Sangeetha Kalanidhi K. V.
Narayanaswamy has also remarked on Chembai's ability to hold notes aligned
perfectly to sruti for extended intervals of time.
During his career, Chembai also helped popularize songs written by his friend T. G. Krishna Iyer of Thripunithara. Krishna Iyer had composed as many as 155 kritis in various languages including Telugu, Malayalam, Tamil anld Sanskrit and sought help of Chembai to popularise these songs set to Classical Carnatic style and published as Lalita Dasar Keetanangal. Chembai rendered these kritis which were later released as records. Some the gems include kritis like Evariki Telusunamma (Dhanyasi), Ennil Kaninda (Shankarabharanam), Pavana Guru (Hamsanandi), Varijadala Lochani (Arabhi) among others. As a token of love for Chembai, T. G. Krishna Iyer offered his house in Chennai at Santhome on Palace Road, Chennai forms part of Chembai Vaidyanatha Bhagwatar’s heritage today.

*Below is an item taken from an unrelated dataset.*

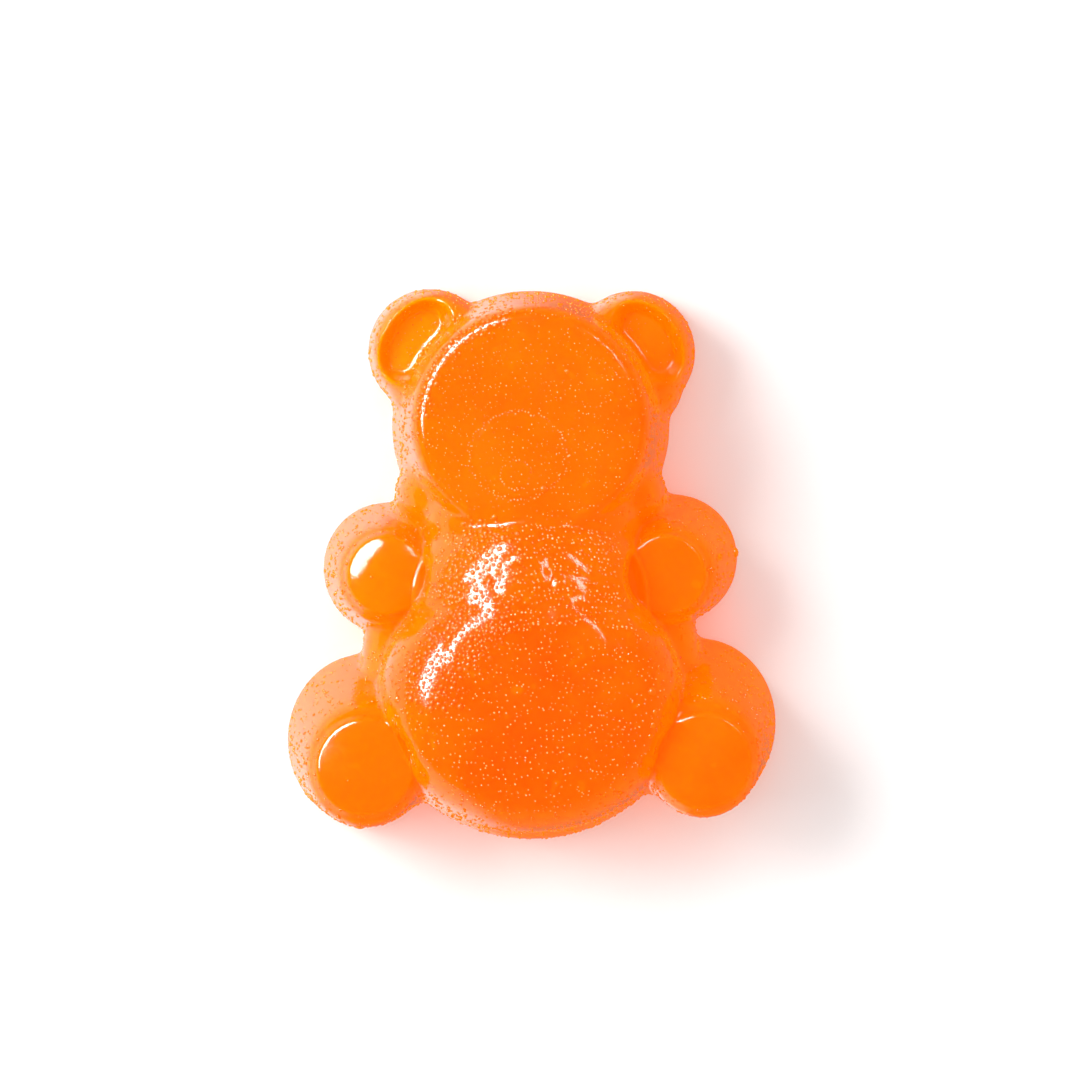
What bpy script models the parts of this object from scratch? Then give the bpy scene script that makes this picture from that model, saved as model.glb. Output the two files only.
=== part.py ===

During a performance at concert at Poozhikunnu Sreekrishna Temple
where he gave his debut performance, Chembai breathed his last on 16th
October, 1974. He was talking to his
disciple Olappamanna Vasudevan Namboothiripad when Chembai collapsed and left
for heavenly abode.
Legacy of Chembai Vaidyanatha Bhagwatar remains alive in the village of Chembai known as Chembai gramam which today is a heritage village. Situated with the geographical limits of Kottayi in the district of Palakkad. The place hosts the annual Chembai Parthasarathy Ekadasi Music festival in memory of the great singer in February/March. Renowned singers perform music concerts during the festival. Year long events and programmes for promoting Classical Carnatic Music are held in this village.
In memory of Chembai Vaidyanatha Bhagawathar, Government Musical College in Palakkad has been renamed as 'Chembai Memorial Govt' Musical College’. Initiatives of well wishers, family members and followers of Chembai, the village of Chembai is set to become a heritage memorial village of South India that would attract connoisseurs of arts and music. A cultural complex that can host bigger music festivals is being initiated with the support of the state government.